This theme has been in a couple of threads lately. We're optimistic that our treatments are effective, that our "zero club" remissions will be permanent, that this beast has been vanquished. At the same time, we may still have lingering concerns that the thing is only biding its time, more so with higher risk cases. We simply don't know. So we rumble on living day to day, trying to ignore the (vanquished?) beast. Even with good results, some of us struggle with ongoing treatments and their side effects making a continuing reminder of our inner battles. Other people just can't really appreciate what we are coping with day to day.
I love the positive threads, those with good results, enjoying long remissions in the face of rather dire diagnoses. It's so great to have the encouragement, to see reason for hope, and to use that as a way to keep the concerns at bay. It's the inability to just put it out of my mind that frustrates me a bit, the inability to just put it out of sight and leave it there. My own body, so modified by treatments, is a constant reminder.
I just ran across this quote in David Emerson's blog, and it rather of reminded me of this. His case was advanced and a constant battle.

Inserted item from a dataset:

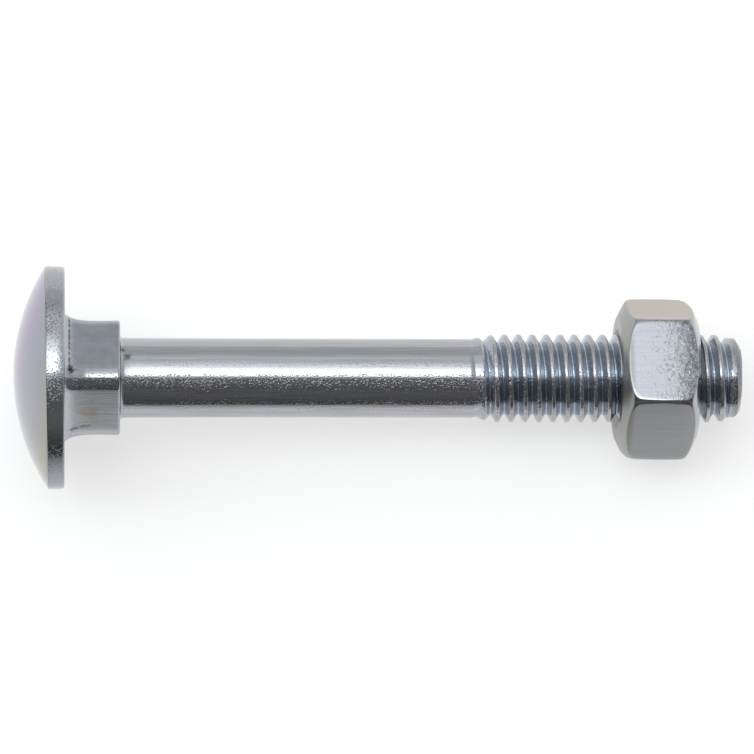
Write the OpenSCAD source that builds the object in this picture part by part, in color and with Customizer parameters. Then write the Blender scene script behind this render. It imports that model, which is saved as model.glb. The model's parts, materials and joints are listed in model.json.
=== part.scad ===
// A carriage bolt with its hex nut, lying on the floor as it comes to rest.
// Millimetres. X runs from the head to the tip, Z is up, and the floor is Z = 0.
// Each piece is drawn upright on the bolt's own axis, where 0 is the underside of the head and the tip
// is up, and is then laid down on the rim of its head and a flat of its nut.

/* [Head] */
// Diameter of the head
head_d = 19.8; // [16:0.1:24]
// Thickness of the rim of the head
rim_t = 1.58; // [1:0.01:3]
// Height of the dome above the rim
dome_h = 2.95; // [1.5:0.05:5]
// Rounding of the rim's lower edge
rim_round = 0.27; // [0.1:0.01:0.6]

/* [Square neck] */
// Width of the square neck across its flats
neck_w = 8.05; // [7.4:0.05:9]
// Length of the square neck below the head
neck_l = 4.88; // [4:0.01:8]
// Radius of the four long corners of the neck
neck_corner_r = 1.45; // [0.6:0.05:2]
// How far the neck flares out where it meets the head
flare_w = 0.6; // [0.3:0.05:1]
// How slowly that flare dies away along the neck
flare_fade = 0.68; // [0.3:0.02:0.9]
// How far each side of the neck is drawn in halfway along
neck_waist = 0.05; // [0:0.01:0.15]
// Rounding of the neck's end
neck_end_round = 0.25; // [0.1:0.01:0.5]
// Turn of the neck about the bolt's axis
neck_turn = 60; // [0:1:89]

/* [Shank] */
// Length of the bolt below the head
bolt_l = 60; // [57:0.5:100]
// Diameter of the plain shank, which is the blank that the thread is rolled from
shank_d = 7.05; // [6.6:0.01:7.4]
// Fillet between the neck and the shank
shank_fillet = 0.35; // [0.1:0.05:0.6]

/* [Thread] */
// Diameter over the crests of the thread
thread_d = 7.8; // [7.6:0.01:8.4]
// Distance from one crest to the next
pitch = 1.25; // [0.9:0.05:1.5]
// Length of the thread, measured back from the tip
thread_l = 23.9; // [20:0.1:26]
// Depth of the thread from crest to root
thread_depth = 0.7; // [0.4:0.01:0.75]
// Width of the flat on each crest
crest_w = 0.3; // [0.15:0.01:0.35]
// Length over which the thread rises out of the plain shank
run_out_l = 2; // [0.8:0.1:3]
// Length of the chamfer at the tip
tip_chamfer_l = 0.85; // [0.4:0.05:1.5]
// Diameter of the flat end of the bolt
tip_d = 6; // [5:0.1:6.2]
// Turn of the thread about the bolt's axis
thread_turn = 313; // [0:1:359]

/* [Nut] */
// Width of the nut across its flats
nut_af = 12.9; // [12:0.1:14]
// Height of the nut along the bolt
nut_h = 6.8; // [5:0.1:8]
// Depth of the corner chamfer at the middle of each flat
nut_chamfer = 0.4; // [0.1:0.01:0.5]
// Angle of the corner chamfer from the nut's faces
nut_chamfer_angle = 34; // [15:1:40]
// Distance from the underside of the head to the nut
grip = 49.25; // [42:0.05:50]
// Gap all round between the crests of the thread and the nut's bore
bore_gap = 0.1; // [0.05:0.01:0.3]
// Depth and width of the countersink at each end of the bore
countersink = 0.45; // [0.1:0.05:0.8]

/* [Hidden] */
steel = [0.72, 0.73, 0.76];
nut_steel = [0.66, 0.66, 0.69];
$fn = 96;

head_r = head_d / 2;
head_h = rim_t + dome_h;
dome_r = (head_r * head_r + dome_h * dome_h) / (2 * dome_h);
shank_r = shank_d / 2;
thread_r = thread_d / 2;
root_r = thread_r - thread_depth;
tip_r = tip_d / 2;
nut_apothem = nut_af / 2;
nut_corner_r = nut_apothem / cos(30);
bore_r = thread_r + bore_gap;
// How deep one solid runs into its neighbour so that they fuse into one
root_in = rim_t / 2;
thread_in = 0.4;

// The bolt lies on two places: the round of the rim, and the outer edge of the nut's lowest flat.
// Both are given as [distance along the bolt, distance from its axis].
rim_touch = [-rim_round, head_r - rim_round];
nut_touch = [grip + nut_h - nut_chamfer, nut_apothem];
touch_span = nut_touch - rim_touch;
lie_tilt = atan2(-touch_span[1], touch_span[0]) + asin(rim_round / norm(touch_span));
// Height of the middle of the head's underside
lie_z = rim_touch[0] * sin(lie_tilt) + rim_touch[1] * cos(lie_tilt) + rim_round;
// The crown and the tip are the two ends of the object, and the origin is midway between them
crown_x = (dome_r - head_h) * cos(lie_tilt) - dome_r;
tip_x = bolt_l * cos(lie_tilt) + tip_r * sin(lie_tilt);
lie_x = -(crown_x + tip_x) / 2;

// Points of a quarter round about a centre, from one angle to another
arc_steps = 6;
function arc(centre, r, from, to) =
    [for (i = [0:arc_steps])
        let (a = from + (to - from) * i / arc_steps)
        centre + r * [cos(a), sin(a)]];

// One ring of a rounded square at a height, grown outwards by an offset
function square_ring(half, corner_r, grow, z) =
    [for (side = [0:3])
        for (p = arc((half - corner_r) * [cos(90 * side + 45), sin(90 * side + 45)] * sqrt(2),
                     corner_r + grow, 90 * side, 90 * side + 90))
            [p[0], p[1], z]];

// A closed skin through rings that all have the same number of points
module skin(rings) {
    n = len(rings[0]);
    last = (len(rings) - 1) * n;
    walls = [for (k = [0:len(rings) - 2])
        for (i = [0:n - 1])
            let (a = k * n + i, b = k * n + (i + 1) % n)
            each [[a, a + n, b + n], [a, b + n, b]]];
    polyhedron(
        points = [for (ring = rings) each ring],
        faces = concat([[for (i = [0:n - 1]) i]], walls, [[for (i = [n - 1:-1:0]) last + i]]),
        convexity = 4);
}

// The low dome is cut from a sphere, and the rim below it from a cylinder with a rounded lower edge
module head() {
    rotate_extrude() intersection() {
        translate([0, dome_r - head_h]) circle(r = dome_r);
        polygon(concat(
            [[0, -2 * head_h], [head_r, -2 * head_h]],
            arc([head_r - rim_round, -rim_round], rim_round, 0, 90),
            [[0, 0]]));
    }
}

// How far the neck's sides stand out from a plain square at a height
function neck_grow(z) =
    let (over = max(0, z - neck_l + neck_end_round))
    flare_w * exp(-z / flare_fade)
        - neck_waist * sin(180 * z / neck_l)
        - neck_end_round + sqrt(neck_end_round * neck_end_round - over * over);

// The square neck, a loft that flares into the head, draws in a little and ends in a rounded edge
flare_steps = 6;
flare_l = 3.2 * flare_fade;
neck_levels = concat(
    [for (i = [0:flare_steps]) flare_l * pow(i / flare_steps, 1.5)],
    [(flare_l + neck_l) / 2],
    [for (i = [0:3]) neck_l - neck_end_round * (1 - sin(30 * i))]);
module square_neck() {
    rotate([0, 0, neck_turn]) skin(concat(
        [square_ring(neck_w / 2, neck_corner_r, flare_w, -root_in)],
        [for (z = neck_levels) square_ring(neck_w / 2, neck_corner_r, neck_grow(z), z)]));
}

// The plain shank, with its fillet against the end of the neck
thread_start = bolt_l - thread_l;
module shank() {
    foot_r = shank_r + shank_fillet;
    rotate_extrude() polygon(concat(
        [[0, -root_in], [foot_r, -root_in]],
        arc([foot_r, neck_l + shank_fillet], shank_fillet, 270, 180),
        [[shank_r, thread_start], [0, thread_start]]));
}

// The thread is one skin round the bolt. Each column of it, at one angle, holds the same four points of
// every turn (both edges of the crest and both edges of the root), and they climb by one pitch per turn.
columns = 36;
flank_w = thread_depth * tan(30);
turn_points = [
    [-crest_w / 2, thread_r],
    [crest_w / 2, thread_r],
    [crest_w / 2 + flank_w, root_r],
    [pitch - crest_w / 2 - flank_w, root_r]];
// Radius of the skin below the thread, just inside the shank
blank_r = shank_r - 0.02;
skin_bottom = thread_start - thread_in;
edge_gap = pitch / 50;
function point_z(column, row) =
    let (turn = floor(row / 4))
    thread_start + pitch * (turn + column / columns) + turn_points[row - 4 * turn][0];
function point_r(row, z) =
    let (full = turn_points[row - 4 * floor(row / 4)][1],
         risen = max(0, min(1, (z - thread_start) / run_out_l)),
         chamfer = tip_r + (thread_r - tip_r) * (bolt_l - z) / tip_chamfer_l)
    min(blank_r + (full - blank_r) * risen, chamfer);
row_limit = 4 * ceil(thread_l / pitch + 1);
function column_rows(column) =
    [for (row = [-8:row_limit])
        let (z = point_z(column, row))
        if (z > skin_bottom + edge_gap && z < bolt_l - edge_gap) row];
function column_points(column, rows) =
    let (way = [cos(360 * column / columns), sin(360 * column / columns)],
         rings = concat([[blank_r, skin_bottom]],
                        [for (row = rows) let (z = point_z(column, row)) [point_r(row, z), z]],
                        [[tip_r, bolt_l]]))
    [for (p = rings) [way[0] * p[0], way[1] * p[0], p[1]]];
// Faces between one column and the next. The next one starts lower and ends lower in its row numbers,
// so a fan closes each end of the strip.
// Each column is [number of its first point, its first row, its rows].
function strip_faces(a, b) =
    let (at = function(c, row) c[0] + 1 + row - c[1],
         a_last = a[1] + a[2] - 1,
         b_last = b[1] + b[2] - 1,
         a_low = at(a, a[1]),
         b_high = at(b, b_last))
    concat(
        [[a_low, b[0], a[0]]],
        [for (row = [b[1] - 1:1:a[1] - 1]) [a_low, at(b, row + 1), at(b, row)]],
        [for (row = [a[1]:1:b_last - 1])
            each [[at(a, row), at(a, row + 1), at(b, row + 1)],
                  [at(a, row), at(b, row + 1), at(b, row)]]],
        [for (row = [b_last:1:a_last]) [b_high, at(a, row), at(a, row + 1)]],
        [[b_high, a[0] + a[2] + 1, b[0] + b[2] + 1]]);
module thread() {
    rows = [for (column = [0:columns - 1]) column_rows(column)];
    skins = [for (column = [0:columns - 1]) column_points(column, rows[column])];
    starts = [for (column = 0, at = 0; column < columns;
                   at = at + len(skins[column]), column = column + 1) at];
    table = [for (column = [0:columns - 1]) [starts[column], rows[column][0], len(rows[column])]];
    // Past the last column comes the first again, one turn further up
    around = concat(table, [[table[0][0], table[0][1] - 4, table[0][2]]]);
    rotate([0, 0, thread_turn]) polyhedron(
        points = [for (points = skins) each points],
        faces = concat(
            [[for (c = table) c[0]]],
            [for (column = [0:columns - 1]) each strip_faces(around[column], around[column + 1])],
            [[for (i = [columns - 1:-1:0]) table[i][0] + table[i][2] + 1]]),
        convexity = 10);
}

module lying_down() {
    translate([lie_x, 0, lie_z]) rotate([0, 90 + lie_tilt, 0]) children();
}

module carriage_bolt() {
    color(steel) lying_down() union() {
        head();
        square_neck();
        shank();
        thread();
    }
}

// The nut's outline turned about its axis, which cuts the corners of the hexagon to a cone at each end
module nut_turning() {
    face_r = nut_apothem - nut_chamfer / tan(nut_chamfer_angle);
    corner_cut = (nut_corner_r - face_r) * tan(nut_chamfer_angle);
    rotate_extrude() polygon([
        [0, 0],
        [face_r, 0],
        [nut_corner_r, corner_cut],
        [nut_corner_r, nut_h - corner_cut],
        [face_r, nut_h],
        [0, nut_h]]);
}

// The bore clears the thread's crests, and opens in a countersink at each face
bore_over = 1;
module nut_bore() {
    mouth_r = bore_r + countersink;
    rotate_extrude() polygon([
        [0, -bore_over],
        [mouth_r + bore_over, -bore_over],
        [mouth_r, 0],
        [bore_r, countersink],
        [bore_r, nut_h - countersink],
        [mouth_r, nut_h],
        [mouth_r + bore_over, nut_h + bore_over],
        [0, nut_h + bore_over]]);
}

module hex_nut() {
    color(nut_steel) lying_down() translate([0, 0, grip]) difference() {
        intersection() {
            rotate([0, 0, 30]) cylinder(r = nut_corner_r, h = nut_h, $fn = 6);
            nut_turning();
        }
        nut_bore();
    }
}

carriage_bolt();
hex_nut();
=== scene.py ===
# %% [markdown]
# # A zinc-plated carriage bolt and its nut
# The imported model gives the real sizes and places, and this notebook dresses it: a forged bolt with a
# rolled thread, a hexagon nut near its end, and bright zinc on both. The frame is loaded first, because
# every piece is built on the bolt's own axis and then laid where that axis lies.
# %% Load the frame
import json
import math

import bmesh
import bpy
from mathutils import Matrix, Vector


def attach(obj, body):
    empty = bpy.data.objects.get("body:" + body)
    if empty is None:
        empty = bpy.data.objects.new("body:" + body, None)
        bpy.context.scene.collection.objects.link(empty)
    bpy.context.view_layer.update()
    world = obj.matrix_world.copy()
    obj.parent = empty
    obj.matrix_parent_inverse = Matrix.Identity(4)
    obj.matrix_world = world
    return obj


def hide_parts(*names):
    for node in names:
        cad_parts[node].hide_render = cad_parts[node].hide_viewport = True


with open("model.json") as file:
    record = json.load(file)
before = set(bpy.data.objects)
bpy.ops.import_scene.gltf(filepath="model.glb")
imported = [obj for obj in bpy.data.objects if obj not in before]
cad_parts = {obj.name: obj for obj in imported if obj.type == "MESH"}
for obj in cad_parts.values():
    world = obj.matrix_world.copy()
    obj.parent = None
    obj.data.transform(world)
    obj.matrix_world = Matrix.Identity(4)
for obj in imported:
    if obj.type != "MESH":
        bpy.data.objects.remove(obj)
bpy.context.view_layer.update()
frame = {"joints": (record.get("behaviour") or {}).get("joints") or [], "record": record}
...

David Emerson's blog, 11/23/2008 said...
I probably say this to often but I live this terribly ironic life; I try my best to go on day after day with my head up, trying to remain positive, trying to laugh and live. All the while I carry this unbelievable burden called cancer. Not a cancer that can come, and begone in short order, but a cancer that goes on and on, unknown to most. There is nothing in my outward appearance that would even let anyone know what a cruel war is waging inside of me.
If you haven't read his blog (and I'm only up to 2008), it's very well written and worth the time in my humble opinion. A quick google search will locate it for those interested.